An enfeebled fox is plagued by flies, ticks or mosquitoes, of which a hedgehog offers to rid her. The fox refuses such help on the grounds that the insects have already gorged themselves on her blood and hardly trouble her now, but they would inevitably be succeeded by new swarms if removed. The fable is mentioned by Aristotle in his work on Rhetoric (II.20) as an example of Aesop's way of teaching a political lesson through a humorous example. The context in this case was said to be the trial of a demagogue; Aesop pointed out that, since self-interested politicians are a necessary evil, to replace one who has already exploited the state with others who have yet to satisfy their greed would only make the situation worse.

The reason for the fox's enfeebled state is that, while crossing a river, she has been swept into the mud on the other bank and cannot free herself. These circumstances are repeated in the neo-Latin verse of Gabriele Faerno's fable collection (1563), which closes on the sentiment
Who seeks a ruler to reverse
Calls in another that is worse.
Aristotle's version of the fable is also followed by Samuel Croxall in his prose collection of The Fables of Æsop (1722).

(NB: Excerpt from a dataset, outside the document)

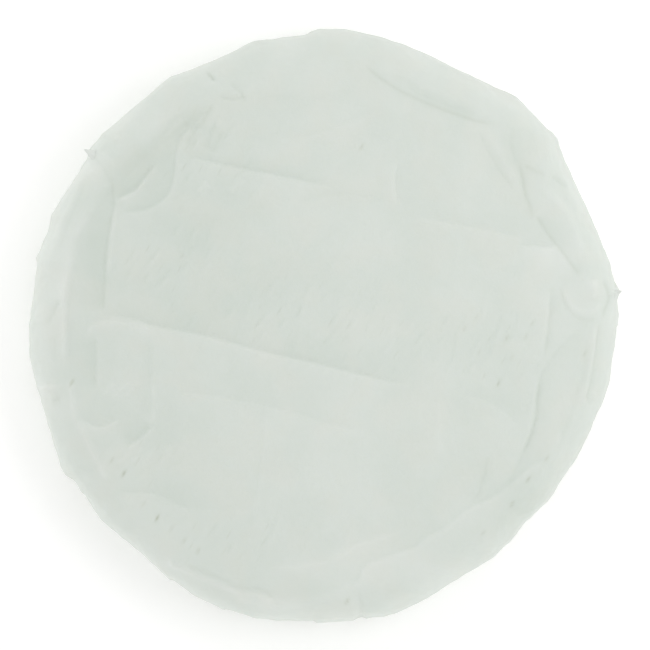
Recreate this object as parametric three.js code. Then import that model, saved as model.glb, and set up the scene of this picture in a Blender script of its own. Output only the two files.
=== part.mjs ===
// A soft-ripened cheese wheel, about 225 mm across and 30 mm thick, lying flat.
// Its white skin is pulled tight over a rounded rim, so the rim runs as short straight
// facets between small corners where the skin is gathered.
// Millimetres, +Z up. The origin is under the middle of the wheel, on its flat underside.

import * as THREE from "three";

// Driving dimensions
const wheelDiameter = 223; // twice the plain radius that the corners are measured from
const wheelHeight = 30; // from the underside to the highest ring of the face
const shoulderRound = 14; // rounding from the side wall up to the face
const heelRound = 8; // rounding from the underside out to the side wall
const wallSwell = 0.6; // how far the side wall bows out half-way up
const faceDish = 1.2; // how far the middle of the face lies below its edge
const faceEdgeFall = 0.5; // how far the face drops again where it meets the shoulder
const columns = 120; // the wheel is turned in this many steps of 3 degrees
const arcSteps = 6; // steps in each rounding
const faceRings = 4; // rings between the shoulder and the middle of the face
const gatherDepth = 3; // power at which the corners fade towards the middle

// Corners of the rim, anticlockwise from +X: bearing in degrees, and how far the corner
// stands out from the plain radius. The rim is straight from each corner to the next.
const corners = [
  [3, 0.1], [6, 1.8], [9, 0.1], [21, -2.4], [33, -1.0], [39, 1.5], [51, 1.6], [63, -1.6],
  [75, -0.2], [87, 1.0], [96, -0.6], [105, 0.0], [117, -1.6], [123, -0.4], [132, -0.8],
  [144, 1.2], [147, -1.1], [159, 0.7], [162, -0.2], [168, 1.1], [186, 1.5], [198, 0.6],
  [210, 2.4], [213, 0.8], [219, 1.4], [228, 0.2], [237, 1.4], [249, 2.6], [258, 3.0],
  [270, 0.9], [276, 1.3], [282, 1.7], [291, -1.1], [306, -2.2], [315, -4.3], [324, -3.1],
  [339, -2.8], [345, -1.5], [357, -1.0],
];

const wheelRadius = wheelDiameter / 2;

// Radius of the rim at a bearing: the straight line between the two corners around it,
// written in polar form.
function rimRadius(bearing) {
  const next = corners.findIndex(([at]) => at > bearing);
  const after = corners[next < 0 ? 0 : next];
  const before = corners.at(next < 0 ? -1 : next - 1);
  const rad = THREE.MathUtils.degToRad;
  const turned = (from, to) => rad(THREE.MathUtils.euclideanModulo(to - from, 360));
  const reachBefore = wheelRadius + before[1];
  const reachAfter = wheelRadius + after[1];
  const span = turned(before[0], after[0]);
  const gone = turned(before[0], bearing);
  const across = reachBefore * Math.sin(gone) + reachAfter * Math.sin(span - gone);
  return (reachBefore * reachAfter * Math.sin(span)) / across;
}

// Half section of the wheel from the middle of the underside, out round the heel, up the
// wall, over the shoulder and in to the middle of the face.
function halfSection() {
  const points = [new THREE.Vector2(0, 0)];
  const quarter = Math.PI / 2;
  for (let i = 0; i <= arcSteps; i++) {
    const angle = (quarter * i) / arcSteps;
    const inset = heelRound * (1 - Math.sin(angle));
    points.push(new THREE.Vector2(wheelRadius - inset, heelRound * (1 - Math.cos(angle))));
  }
  const wallMiddle = (heelRound + wheelHeight - shoulderRound) / 2;
  points.push(new THREE.Vector2(wheelRadius + wallSwell, wallMiddle));
  for (let i = 0; i <= arcSteps; i++) {
    const angle = (quarter * i) / arcSteps;
    const inset = shoulderRound * (1 - Math.cos(angle));
    const rise = (shoulderRound - faceEdgeFall) * Math.sin(angle);
    points.push(new THREE.Vector2(wheelRadius - inset, wheelHeight - shoulderRound + rise));
  }
  const faceRadius = wheelRadius - shoulderRound;
  for (let i = 1; i < faceRings; i++) {
    const share = 1 - i / faceRings;
    points.push(new THREE.Vector2(faceRadius * share, faceHeight(share)));
  }
  points.push(new THREE.Vector2(0, faceHeight(0)));
  return points;
}

// Height of the face at a share of its radius: full height three quarters of the way out,
// falling to the dish in the middle.
function faceHeight(share) {
  const crest = 1 - 1 / faceRings;
  const fromCrest = (crest - share) / crest;
  return wheelHeight - faceDish * fromCrest * fromCrest;
}

// Moves each point in or out so that the turned rim becomes the gathered one. The move
// fades towards the axis, where the skin lies flat.
function gather(geometry) {
  const place = geometry.getAttribute("position");
  for (let i = 0; i < place.count; i++) {
    const x = place.getX(i);
    const y = place.getY(i);
    const radius = Math.hypot(x, y);
    if (radius < 1e-6) continue;
    const turn = THREE.MathUtils.radToDeg(Math.atan2(y, x));
    const bearing = THREE.MathUtils.euclideanModulo(turn, 360);
    const fade = (radius / wheelRadius) ** gatherDepth;
    const scale = 1 + (fade * (rimRadius(bearing) - wheelRadius)) / radius;
    place.setXY(i, x * scale, y * scale);
  }
  geometry.computeVertexNormals();
}

function cheeseWheel() {
  const geometry = new THREE.LatheGeometry(halfSection(), columns);
  geometry.rotateX(Math.PI / 2);
  gather(geometry);
  geometry.computeBoundingBox();
  const middle = geometry.boundingBox.getCenter(new THREE.Vector3());
  geometry.translate(-middle.x, -middle.y, 0);
  const skin = new THREE.MeshStandardMaterial({ color: 0xd9dfd8, roughness: 0.62, metalness: 0 });
  const mesh = new THREE.Mesh(geometry, skin);
  mesh.name = "cheese_wheel";
  return mesh;
}

const wheel = new THREE.Group();
wheel.add(cheeseWheel());

export default wheel;
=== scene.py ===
"""A soft-ripened cheese wheel under its white skin of perforated cheese paper.

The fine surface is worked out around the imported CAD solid. Sizes in the shape functions
and their constants are millimetres; the mesh is in metres, in the frame of the CAD model.
"""

import math
from collections import namedtuple

import bpy
import numpy as np
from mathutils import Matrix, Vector


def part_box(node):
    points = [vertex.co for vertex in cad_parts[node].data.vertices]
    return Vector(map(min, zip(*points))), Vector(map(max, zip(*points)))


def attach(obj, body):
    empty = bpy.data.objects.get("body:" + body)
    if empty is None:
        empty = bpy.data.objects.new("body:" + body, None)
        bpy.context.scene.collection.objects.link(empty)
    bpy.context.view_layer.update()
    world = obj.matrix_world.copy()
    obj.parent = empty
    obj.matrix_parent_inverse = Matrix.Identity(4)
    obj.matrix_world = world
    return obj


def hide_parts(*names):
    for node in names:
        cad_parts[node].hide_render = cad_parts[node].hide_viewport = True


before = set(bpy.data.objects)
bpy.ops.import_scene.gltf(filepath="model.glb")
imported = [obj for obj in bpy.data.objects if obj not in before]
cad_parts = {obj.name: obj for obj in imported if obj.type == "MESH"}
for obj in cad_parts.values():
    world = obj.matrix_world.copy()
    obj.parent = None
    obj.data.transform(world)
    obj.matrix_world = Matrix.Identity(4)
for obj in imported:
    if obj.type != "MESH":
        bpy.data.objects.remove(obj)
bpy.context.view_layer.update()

bl_info = {
    "name": "Cheese wheel",
    "version": (1, 0, 0),
    "blender": (4, 5, 0),
    "location": "3D View > Sidebar > Cheese",
    "description": "Builds a paper-wrapped soft cheese wheel and the stage it lies on",
    "category": "Add Mesh",
}

MM = 0.001
WHEEL_NODE = "cheese_wheel"
NODE_LOW, NODE_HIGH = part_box(WHEEL_NODE)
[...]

The story in La Fontaine's Fables (1694) is more or less the same, except that the fox has been wounded in the chase. La Fontaine too mentions Aristotle and the political lesson that he draws, while the circumstances are repeated in Brooke Boothby's very short poetic version. William Somervile adapted the fable more long-windedly into "The wounded man and the swarm of flies", taking sixteen lines to relate the story told of a "Lazar" (leper) and fifteen to draw the moral.